Infrastructure gaps, power shortages, collapsing urban systems, and inadequate logistics continue to drag on productivity.
Agricultural distress and climate-related shocks undermine food security.
Despite headline growth rates of 7–8%, unemployment remains stubbornly high, particularly among youth.
The dream of an $8–10 trillion economy by 2035 is aspirational, not guaranteed. China’s rise was built on sustained double-digit growth for three decades, coupled with industrial deepening and export dominance. Domestic inequalities and governance deficits constrain India’s path.
Strategic ambition must therefore be anchored in reality. Inflated numbers and political narratives cannot substitute for the urgent need for structural reforms in land, labour, and capital markets. Only a resilient, broad-based economy can sustain India’s geopolitical aspirations.
Conclusion
India’s China strategy must be grounded in clarity, restraint, and realism. The unresolved boundary is less a tripwire for war and more a bargaining lever wielded by Beijing. India must accept certain territorial losses while investing in deterrence against fresh encroachments.
The way we define China matters. Viewing it as a competitor rather than a permanent adversary creates space for flexibility. Engagement must be layered; robust defence on the ground, strategic partnerships at the regional level, and selective cooperation on global issues.
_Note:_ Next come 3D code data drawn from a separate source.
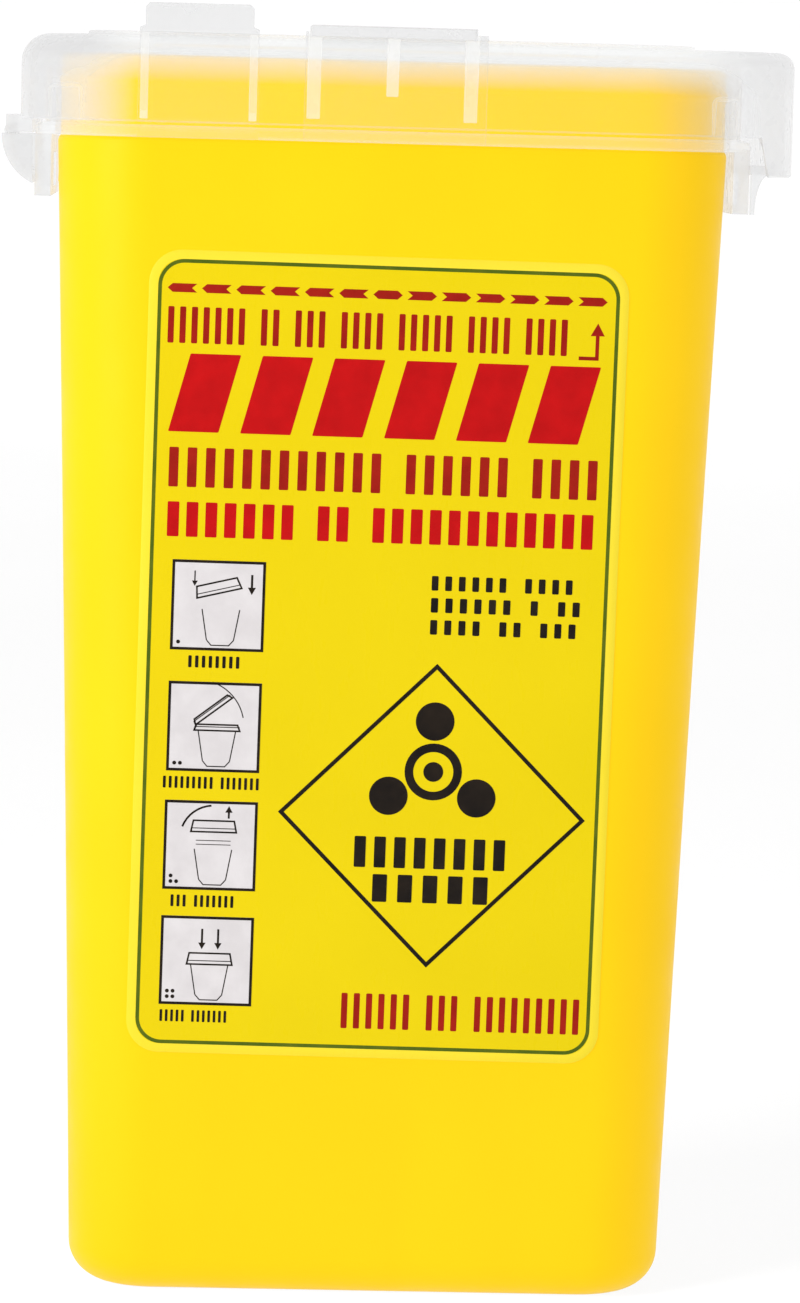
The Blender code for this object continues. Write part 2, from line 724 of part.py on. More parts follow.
def build():
    clear_scene()
    yellow = plastic("yellow_bin_plastic", (1.0, 0.70, 0.0), 0.42)
    film = plastic("label_film", (0.90, 0.72, 0.02), 0.35)
    milky = plastic("milky_lid_plastic", (0.93, 0.94, 0.95), 0.32, 0.45)

    make_bin(yellow)
    make_label(film)

    lid_origin = joint_empty("lid_lift_axis", (0, 0, LID_LINE))
    hang_on(lid_origin, make_frame(milky), make_wing(milky), make_shelf(milky))

    flap_axis = joint_empty("flap_hinge_axis", (HINGE_X, 0, HINGE_Z))
    hang_on(flap_axis, make_flap(milky), make_plug(milky), make_press_lip(milky))
    hang_on(
        flap_axis,
        make_prong("lock_prong_front", -1, milky),
        make_prong("lock_prong_back", 1, milky),
    )

    tab_middle = (TAB_LEFT + TAB_RIGHT) / 2
    tab_axis = joint_empty("release_tab_axis", (tab_middle, TAB_FRONT + TAB_WALL / 2, TAB_LOW))
    hang_on(tab_axis, make_release_tab(milky))


build()
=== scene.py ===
"""Looks for the one-litre sharps container: a matt yellow bin with a printed film on its front,
and a translucent lid with a long hinged flap, a press lip and a sprung release tab.

Metres, +Z up, the front faces -Y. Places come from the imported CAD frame.
"""

import math

import bmesh
import bpy
from mathutils import Matrix, Vector


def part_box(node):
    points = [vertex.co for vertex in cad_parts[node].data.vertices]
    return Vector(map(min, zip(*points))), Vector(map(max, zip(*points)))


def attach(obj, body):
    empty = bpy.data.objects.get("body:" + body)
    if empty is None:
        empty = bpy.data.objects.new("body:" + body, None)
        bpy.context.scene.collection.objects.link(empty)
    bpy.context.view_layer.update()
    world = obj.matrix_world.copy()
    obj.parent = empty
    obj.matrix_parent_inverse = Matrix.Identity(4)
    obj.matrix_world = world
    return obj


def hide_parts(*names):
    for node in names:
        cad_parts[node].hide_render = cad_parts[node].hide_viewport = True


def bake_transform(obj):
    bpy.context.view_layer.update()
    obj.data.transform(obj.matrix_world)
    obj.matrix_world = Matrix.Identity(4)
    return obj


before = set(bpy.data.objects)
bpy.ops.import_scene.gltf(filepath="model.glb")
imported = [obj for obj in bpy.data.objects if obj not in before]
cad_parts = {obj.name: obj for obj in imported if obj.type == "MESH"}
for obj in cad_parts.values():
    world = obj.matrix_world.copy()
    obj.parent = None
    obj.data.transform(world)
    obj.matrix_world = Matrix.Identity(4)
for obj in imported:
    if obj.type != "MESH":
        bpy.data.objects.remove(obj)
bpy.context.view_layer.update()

MM = 0.001

# -------- places read from the frame

BIN_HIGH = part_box("bin_shell")[1]
FILM_LOW, FILM_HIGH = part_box("front_label")
FRAME_LOW, FRAME_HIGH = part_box("lid_frame")
WING_LOW, WING_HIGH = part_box("hinge_wing")
SHELF_LOW, SHELF_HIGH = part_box("catch_shelf")
FLAP_LOW, FLAP_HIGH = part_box("flap_cap")
PLUG_LOW, PLUG_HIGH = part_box("flap_plug")
LIP_LOW, LIP_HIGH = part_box("press_lip")
TAB_LOW, TAB_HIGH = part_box("release_tab")

# Bin walls: half sizes at the lid line, and how they shrink on the way down.
RIM_OVERLAP = 12.1 * MM
LID_LINE = BIN_HIGH.z - RIM_OVERLAP
HALF_Y = 35.0 * MM
HALF_X = 50.1 * MM
FRONT_TAPER = 0.026
SIDE_TAPER = 0.03325
SIDE_BOW = 0.02
BIN_WALL = 1.5 * MM
BIN_FLOOR = 1.8 * MM
BIN_CORNER = 14.0 * MM
FOOT_RADIUS = 6.0 * MM
NECK_STEP = 0.4 * MM
WALL_STEPS = 30
LUG_Z = LID_LINE - 6 * MM
LUG_HEIGHT = 2.4 * MM
LUG_HALF = 6 * MM

# Lid frame.
FIT_GAP = 0.4 * MM
COLLAR_WALL = 1.5 * MM
COLLAR_IN_X = HALF_X + FIT_GAP
COLLAR_IN_Y = HALF_Y + FIT_GAP
COLLAR_CORNER = 13.5 * MM
DECK_TOP = FRAME_HIGH.z
DECK_THICKNESS = 1.0 * MM
DECK_LOW = DECK_TOP - DECK_THICKNESS
DECK_EDGE = 2.4 * MM
FLANGE_HEIGHT = 1.8 * MM
FLANGE_REACH = FRAME_HIGH.x - COLLAR_IN_X - COLLAR_WALL

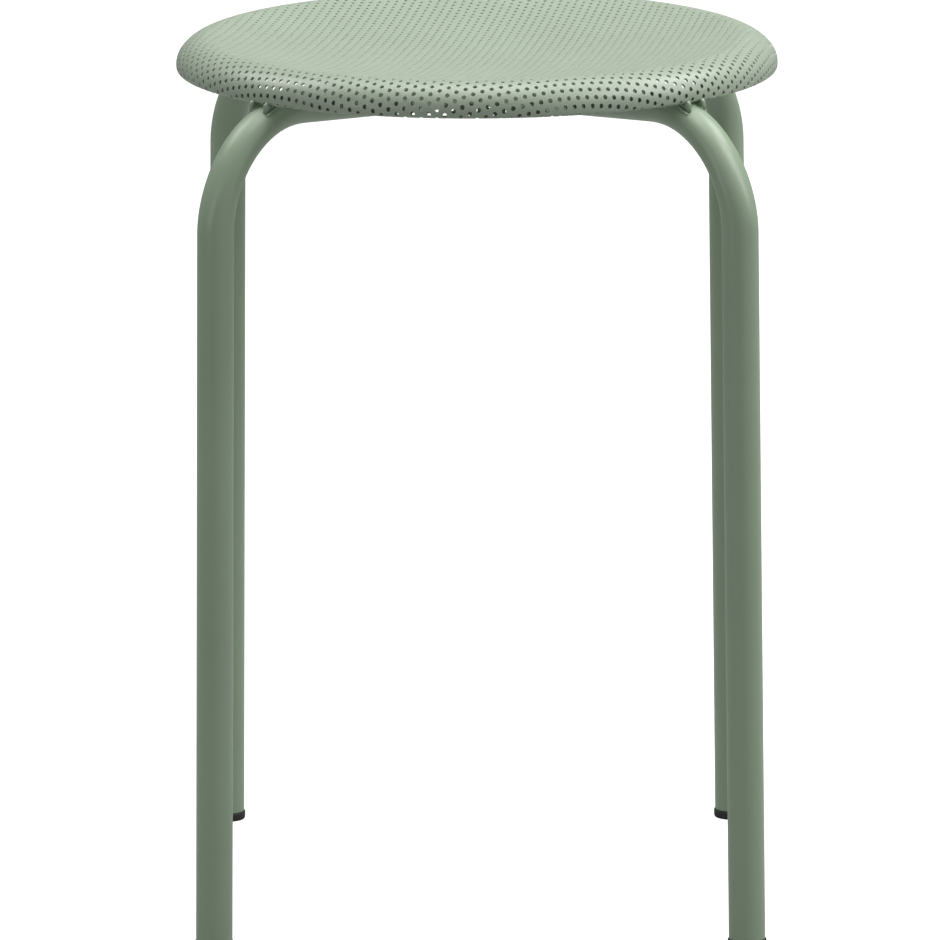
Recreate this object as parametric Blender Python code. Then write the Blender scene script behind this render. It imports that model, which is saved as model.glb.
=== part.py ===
"""Round stool: a dished seat pan with a rolled rim, carried on two crossed hoops of steel tube.

Metres, +Z up. The origin is on the floor under the middle of the seat, and -Y is the front.
"""
import math

import bmesh
import bpy
from mathutils import Matrix, Vector

# Seat pan: a dish whose rim rolls over its top on one radius and down its side on a tighter one
SEAT_DIAMETER = 0.315
SEAT_HEIGHT = 0.457
SHEET = 0.0013
TOP_RADIUS = 0.0185
SIDE_RADIUS = 0.0112
RIM_SHOULDER = math.radians(36)
RIM_TUCK = math.radians(12)
DISH_DEPTH = 0.0145

# Holes: rows in the dish, turned so that both hoops cross them alike, and a ring over the rim
HOLE_DIAMETER = 0.0125
HOLE_PITCH = 0.0262
HOLE_TURN = math.radians(15)
HOLE_MARGIN = 0.003

# Tube frame
TUBE_DIAMETER = 0.019
TUBE_WALL = 0.0015
LEG_OUTSET = 0.0323
LEG_SPLAY = math.radians(0.9)
BEND_RADIUS = 0.060
CROWN_RADIUS = 0.250
ARM_CLEARANCE = 0.0018

# Lugs between the bends and the rim
LUG_THICKNESS = 0.002
LUG_WIDTH = 0.0065
LUG_ANGLE = math.radians(34)

# Foot caps
CAP_HEAD = 0.0045
CAP_OVERHANG = 0.0006
CAP_EDGE = 0.0018
CAP_STEM = 0.016
CAP_CHAMFER = 0.0005
CAP_RIB = 0.0008
CAP_RIBS = 3

# Left between pieces that touch
GAP = 0.0003

# Facets
SEAT_SEGMENTS = 64
HOLE_SIDES = 8
DISH_RINGS = 7
TOP_RINGS = 5
SIDE_RINGS = 4
TUBE_SIDES = 20
BEND_STEPS = 11
CROWN_STEPS = 2
EDGE_STEPS = 3

# Where each leg stands, as a turn about the upright axis
CORNERS = {
    "front_left": math.radians(225),
    "front_right": math.radians(315),
    "back_right": math.radians(45),
    "back_left": math.radians(135),
}

# The seat pan's curves: where their middles lie, out from the middle of the stool and up from the floor
SEAT_RADIUS = SEAT_DIAMETER / 2
SIDE_CENTRE = SEAT_RADIUS - SIDE_RADIUS
TOP_CENTRE = SIDE_CENTRE - (TOP_RADIUS - SIDE_RADIUS) * math.cos(RIM_SHOULDER)
TOP_LEVEL = SEAT_HEIGHT - TOP_RADIUS
SIDE_LEVEL = TOP_LEVEL + (TOP_RADIUS - SIDE_RADIUS) * math.sin(RIM_SHOULDER)
DISH_SLOPE = 2 * math.atan(DISH_DEPTH / TOP_CENTRE)
DISH_SPHERE = TOP_CENTRE / math.sin(DISH_SLOPE) - TOP_RADIUS
SPHERE_HEIGHT = SEAT_HEIGHT - DISH_DEPTH + DISH_SPHERE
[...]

Finally, India’s geopolitical ambitions must rest on genuine economic strength. Without reforms that lift millions out of dependency and build sustainable infrastructure, the $10 trillion milestone will remain a mirage.
China will remain a formidable competitor in our neighbourhood and beyond. The task before India is not to wish away disputes or inflate ambitions, but to navigate the contest with realism and resilience. Only then can we avoid the traps of both fatalism and overconfidence, steering our national interest with steady hands in turbulent times.
India has to rethink who governs. Lawyers govern the US. Engineers lead China, and India is led by self-serving politicians; we need to choose wisely who will lead us to greater heights.